Short exercise: In the listing that follows, locate the line containing "make_vamp()" and the line containing "for node in". Retype exactly those two lines and every line between them, and nothing more.

Provided material:
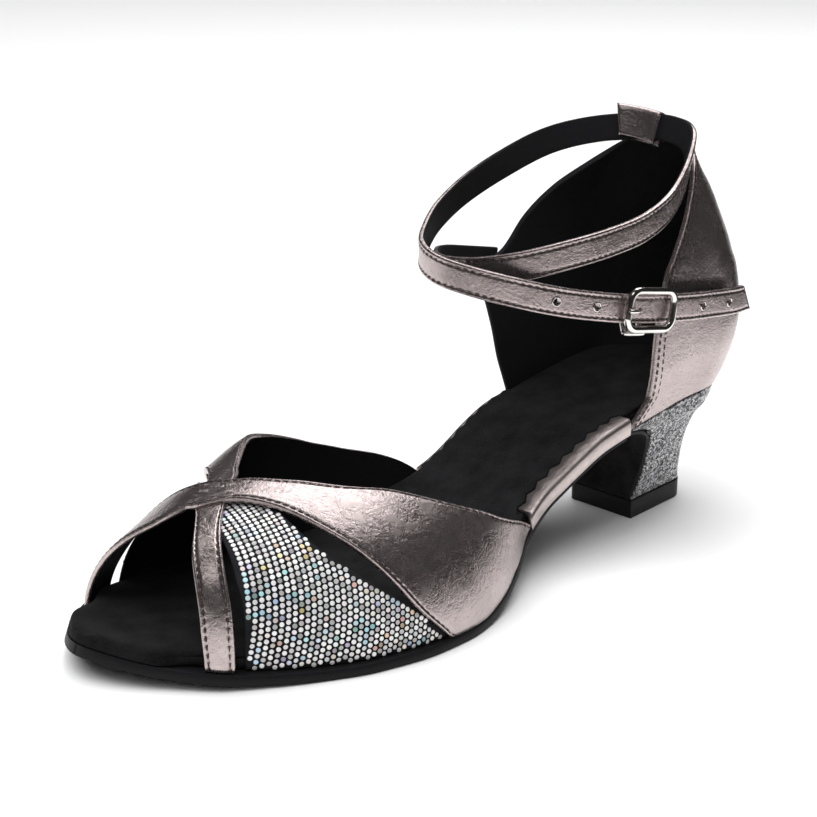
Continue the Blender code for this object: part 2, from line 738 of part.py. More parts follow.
def counter_point(up, turn):
    """Outer face: turn is 0 at the back seam, -1 at the lateral front edge, 1 at the medial."""
    back = counter["back"](up) * SOLE_LENGTH
    front = counter["medial" if turn > 0 else "lateral"](up) * SOLE_LENGTH
    half = counter["half"](up) * COUNTER_WIDTH
    depth = HEEL_ROUND * half / (COUNTER_WIDTH / 2)
    along = back + (front - back) * (1.0 - cos(abs(turn) * pi / 2))
    across = half * round_end(along - back, depth)
    seat = sole_top(max(along, 0.0)) + CLEARANCE
    height = seat + up * (SEAT_HEIGHT + COUNTER_HEIGHT - seat)
    return place(along, across if turn > 0 else -across, height)


def make_counter():
    turns = np.linspace(-1.0, 1.0, 2 * COUNTER_HALF_COLUMNS + 1)
    ups = np.linspace(0.0, 1.0, COUNTER_ROWS)
    vertices = [counter_point(float(up), float(turn)) for up in ups for turn in turns]
    cols = len(turns)
    faces = []
    for i in range(len(ups) - 1):
        for j in range(cols - 1):
            a = i * cols + j
            faces.append([a, a + cols, a + cols + 1, a + 1])
    obj = new_object("counter", vertices, faces, foil_leather("counter_leather"))
    wall = obj.modifiers.new("wall", "SOLIDIFY")
    wall.thickness = COUNTER_WALL
    wall.offset = -1.0


# Ankle strap
STRAP_STEPS = 130
EYELET_POINTS = 10
TAIL_RINGS = 4
lean = columns(LEAN)


def route_frames():
    """Centre, direction, outward and upward unit vectors along the ankle strap."""
    points = [
        place(p.along * SOLE_LENGTH, p.across * COUNTER_WIDTH, p.up * COUNTER_TOP) for p in ANKLE_ROUTE
    ]
    line = spline(points, STRAP_STEPS)
    axis = place(0.23 * SOLE_LENGTH, 0.0, 0.0)
    frames = []
    for i, point in enumerate(line):
        ahead = (line[min(i + 1, len(line) - 1)] - line[max(i - 1, 0)]).normalized()
        level = Vector((ahead.x, ahead.y, 0.0)).normalized()
        outward = Vector((level.y, -level.x, 0.0))
        if outward.dot(point - axis) < 0:
            outward.negate()
        upward = ahead.cross(outward).normalized()
        if upward.z < 0:
            upward.negate()
        tilt = radians(lean["lean"](i / (len(line) - 1)))
        leaned = outward * cos(tilt) - upward * sin(tilt)
        frames.append((point, ahead, leaned, upward * cos(tilt) + outward * sin(tilt)))
    return frames


def frame_at(frames, share):
    return frames[round(share * (len(frames) - 1))]


def make_ankle_strap(frames):
    rings = []
    for i, (point, ahead, outward, upward) in enumerate(frames):
        out = outward * (ANKLE_THICKNESS / 2)
        slant = max(1.0 - (len(frames) - 1 - i) / TAIL_RINGS, 0.0) * TAIL_SLANT
        tall = upward * (ANKLE_WIDTH / 2) - ahead * (slant / 2)
        rings.append([point + out - tall, point + out + tall, point - out + tall, point - out - tall])
    strap = loft("ankle_strap", rings, foil_leather("strap_leather"))
    for i, share in enumerate(HOLES):
        point, ahead, outward, upward = frame_at(frames, share)
        turned = Matrix((ahead, upward, outward)).transposed().to_4x4() @ Matrix.Rotation(DRILL_TURN, 4, "Z")
        bpy.ops.mesh.primitive_cylinder_add(vertices=12, radius=HOLE_DIAMETER / 2, depth=ANKLE_THICKNESS * 3)
        drill = bpy.context.object
        drill.name = f"strap_drill_{i}"
        drill.matrix_world = Matrix.Translation(point) @ turned
        drill.hide_render = True
        drill.display_type = "WIRE"
        for group in list(drill.users_collection):
            group.objects.unlink(drill)
        helpers.objects.link(drill)
        cut = strap.modifiers.new(f"hole_{i}", "BOOLEAN")
        cut.operation = "DIFFERENCE"
        cut.object = drill
        make_eyelet(f"strap_eyelet_{i}", point + outward * (ANKLE_THICKNESS / 2), ahead, outward, upward)


def make_eyelet(name, centre, ahead, outward, upward):
    middle = centre + outward * (EYELET_RIM / 2 + EYELET_GAP)
    ring = HOLE_DIAMETER / 2 + EYELET_RIM / 2
    points = []
    for k in range(EYELET_POINTS):
        turn = 2 * pi * k / EYELET_POINTS
        points.append(middle + (ahead * cos(turn) + upward * sin(turn)) * ring)
    tube(name, points, EYELET_RIM, nickel(name + "_nickel"), cyclic=True, rounding=1)


# Back loop: a leather tab folded over the strap, hung from the counter's top edge
def make_back_loop(frames):
    inner = ANKLE_THICKNESS / 2 + CLEARANCE
    top = ANKLE_WIDTH / 2 + CLEARANCE * 2
    fold = CLEARANCE * 1.3
    outer_low = -ANKLE_WIDTH / 2 + CLEARANCE
    inside = [
        (inner, outer_low),
        (inner, top - fold),
        (inner - fold, top),
        (-inner + fold, top),
        (-inner, top - fold),
        (-inner, top - LOOP_INNER_DROP),
    ]
    outside = []
    for out, up in inside:
        sign = 1 if out > 0 else -1
        outside.append((out + LOOP_LEATHER * sign, up + (LOOP_LEATHER if up > top - 2 * fold else 0.0)))
    section = inside + outside[::-1]
    step = (frames[1][0] - frames[0][0]).length
    reach = round(LOOP_WIDTH / 2 / step)
    centre = round(LOOP_SHARE * (len(frames) - 1))
    rings = []
    for point, ahead, outward, upward in frames[centre - reach:centre + reach + 1]:
        rings.append([point + outward * out + upward * up for out, up in section])
    loft("back_loop", rings, foil_leather("loop_leather"))


# Buckle
def make_buckle(frames):
    point, ahead, outward, upward = frame_at(frames, BUCKLE_SHARE)
    metal = nickel("buckle_nickel")
    plane = outward * (ANKLE_THICKNESS / 2 + CLEARANCE + BUCKLE_WIRE / 2)
    half_long = BUCKLE_LENGTH / 2 - BUCKLE_WIRE / 2
    half_tall = ANKLE_WIDTH / 2 + CLEARANCE + BUCKLE_WIRE / 2
    outline = []
    for sx, sy, start in ((1, 1, 0), (-1, 1, 90), (-1, -1, 180), (1, -1, 270)):
        for step in range(6):
            turn = radians(start + 18 * step)
            u = sx * (half_long - BUCKLE_CORNER) + BUCKLE_CORNER * cos(turn)
            v = sy * (half_tall - BUCKLE_CORNER) + BUCKLE_CORNER * sin(turn)
            outline.append(point + plane + ahead * u + upward * v)
    tube("buckle_frame", outline, BUCKLE_WIRE, metal, cyclic=True)
    over = BUCKLE_WIRE / 2 + CLEARANCE + PRONG_WIRE / 2
    rise = [(0.44, -0.10), (0.62, 0.30), (0.82, 0.88), (1.0, 1.0), (1.17, 0.88)]
    prong = [point + plane - ahead * (half_long * u) + outward * (over * o) for u, o in rise]
    tube("buckle_prong", spline(prong, 12), PRONG_WIRE, nickel("prong_nickel"))
    behind = ANKLE_THICKNESS / 2 + CLEARANCE + HOOK_WIRE / 2
    reach = half_tall + BUCKLE_WIRE / 2 + HOOK_WIRE / 4
    base = point - ahead * (half_long * HOOK_SHARE)
    side = [(-behind, 0.2), (-behind, 0.65), (-behind * 0.5, 0.95), (0.0, 1.0)]
    hook = [base - ahead * (HOOK_LENGTH / 2) + outward * o - upward * (reach * u) for o, u in side]
    hook += [base + ahead * (HOOK_LENGTH / 2) + outward * o - upward * (reach * u) for o, u in reversed(side)]
    tube("buckle_hook", spline(hook, 22), HOOK_WIRE, nickel("hook_nickel"))
    make_tab(frames, behind + HOOK_WIRE / 2 + CLEARANCE + TAB_THICKNESS / 2)


def make_tab(frames, behind):
    """Leather strip that lies on the outside of the counter and holds the hook at its front."""
    widest = max(row.half for row in COUNTER) * COUNTER_WIDTH
    seam = widest + CLEARANCE + TAB_THICKNESS / 2
    rings = []
    for share in TAB_PLACES:
        point, ahead, outward, upward = frame_at(frames, share)
        held = point - outward * behind
        t = min(max((share - TAB_PLACES[0]) / (TAB_PLACES[2] - TAB_PLACES[0]), 0.0), 1.0)
        centre = Vector((held.x, held.y + (-seam - held.y) * t, held.z))
        out = Vector((0.0, -TAB_THICKNESS / 2, 0.0))
        tall = upward * (TAB_WIDTH / 2)
        rings.append([centre + out - tall, centre + out + tall, centre - out + tall, centre - out - tall])
    loft("buckle_tab", rings, foil_leather("tab_leather"))


def build_shoe():
    make_outsole()
    make_heel()
    make_board()
    make_sock()
    make_wrap("waist_wrap_lateral", -1, WRAP_FLANGE, 0.0, STRAP_OVER[0].rear_along * SOLE_LENGTH)
    make_wrap("waist_wrap_medial", 1, 0.0, *medial_stops())
    make_vamp()
    make_counter()
    frames = route_frames()
    make_ankle_strap(frames)
    make_back_loop(frames)
    make_buckle(frames)


shoe = bpy.data.collections.new("ballroom_dance_shoe")
helpers = bpy.data.collections.new("cutters")
bpy.context.scene.collection.children.link(shoe)
bpy.context.scene.collection.children.link(helpers)
build_shoe()
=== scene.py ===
from math import cos, pi, radians, sin

import bpy
import numpy as np
from mathutils import Euler, Matrix, Vector, noise


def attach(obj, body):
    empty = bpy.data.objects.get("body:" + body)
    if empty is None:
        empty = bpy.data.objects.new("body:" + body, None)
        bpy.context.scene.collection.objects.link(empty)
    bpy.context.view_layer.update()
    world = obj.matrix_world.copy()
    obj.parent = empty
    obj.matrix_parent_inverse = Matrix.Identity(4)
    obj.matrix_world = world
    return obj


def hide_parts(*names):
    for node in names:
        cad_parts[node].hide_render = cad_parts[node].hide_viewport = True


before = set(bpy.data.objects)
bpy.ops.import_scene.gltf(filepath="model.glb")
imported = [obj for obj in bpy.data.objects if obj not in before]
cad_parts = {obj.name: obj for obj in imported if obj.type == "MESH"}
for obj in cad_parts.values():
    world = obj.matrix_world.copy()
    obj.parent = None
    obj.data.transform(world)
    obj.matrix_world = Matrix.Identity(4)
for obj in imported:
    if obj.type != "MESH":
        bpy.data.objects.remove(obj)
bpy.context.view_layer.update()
mm = 0.001

# Sizes of the whole shoe, as in the solids
shoe = {
    "soleLength": 238.0 * mm,
    "ballWidth": 83.6 * mm,
    "seatHeight": 42.5 * mm,
    "toeSpring": 5.9 * mm,
    "instepHeight": 46.0 * mm,
    "heelCentre": 28.0 * mm,
    "liftHeight": 6.3 * mm,
    "clearance": 0.3 * mm,
    "soleThickness": 3.0 * mm,
    "waistThickness": 2.2 * mm,
    "edgeLedge": 3.4 * mm,
    "toeLedge": 0.3 * mm,
    "toeBlendStart": 0.921,
    "toeBlendEnd": 0.950,
    "heelRound": 26.0 * mm,
    "toeRound": 15.0 * mm,
    "boardThickness": 2.8 * mm,
    "sockThickness": 1.0 * mm,
    "panelThickness": 0.9 * mm,
}
clear = shoe["clearance"]

# Plan: share of the length, then middle and half width as shares of the ball width
planRows = [
    (0.00, 0.000, 0.305),
    (0.12, 0.000, 0.308),
    (0.20, 0.000, 0.311),
    (0.27, 0.000, 0.311),
    (0.33, 0.006, 0.308),
    (0.39, 0.008, 0.300),
    (0.44, 0.004, 0.326),
    (0.50, -0.016, 0.402),
    (0.56, -0.038, 0.458),
    (0.62, -0.054, 0.488),
    (0.68, -0.051, 0.500),
    (0.75, -0.024, 0.496),
    (0.82, 0.024, 0.466),
    (0.90, 0.076, 0.392),
    (0.95, 0.087, 0.262),
    (1.00, 0.094, 0.160),
]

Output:
    make_vamp()
    make_counter()
    frames = route_frames()
    make_ankle_strap(frames)
    make_back_loop(frames)
    make_buckle(frames)


shoe = bpy.data.collections.new("ballroom_dance_shoe")
helpers = bpy.data.collections.new("cutters")
bpy.context.scene.collection.children.link(shoe)
bpy.context.scene.collection.children.link(helpers)
build_shoe()
=== scene.py ===
from math import cos, pi, radians, sin

import bpy
import numpy as np
from mathutils import Euler, Matrix, Vector, noise


def attach(obj, body):
    empty = bpy.data.objects.get("body:" + body)
    if empty is None:
        empty = bpy.data.objects.new("body:" + body, None)
        bpy.context.scene.collection.objects.link(empty)
    bpy.context.view_layer.update()
    world = obj.matrix_world.copy()
    obj.parent = empty
    obj.matrix_parent_inverse = Matrix.Identity(4)
    obj.matrix_world = world
    return obj


def hide_parts(*names):
    for node in names:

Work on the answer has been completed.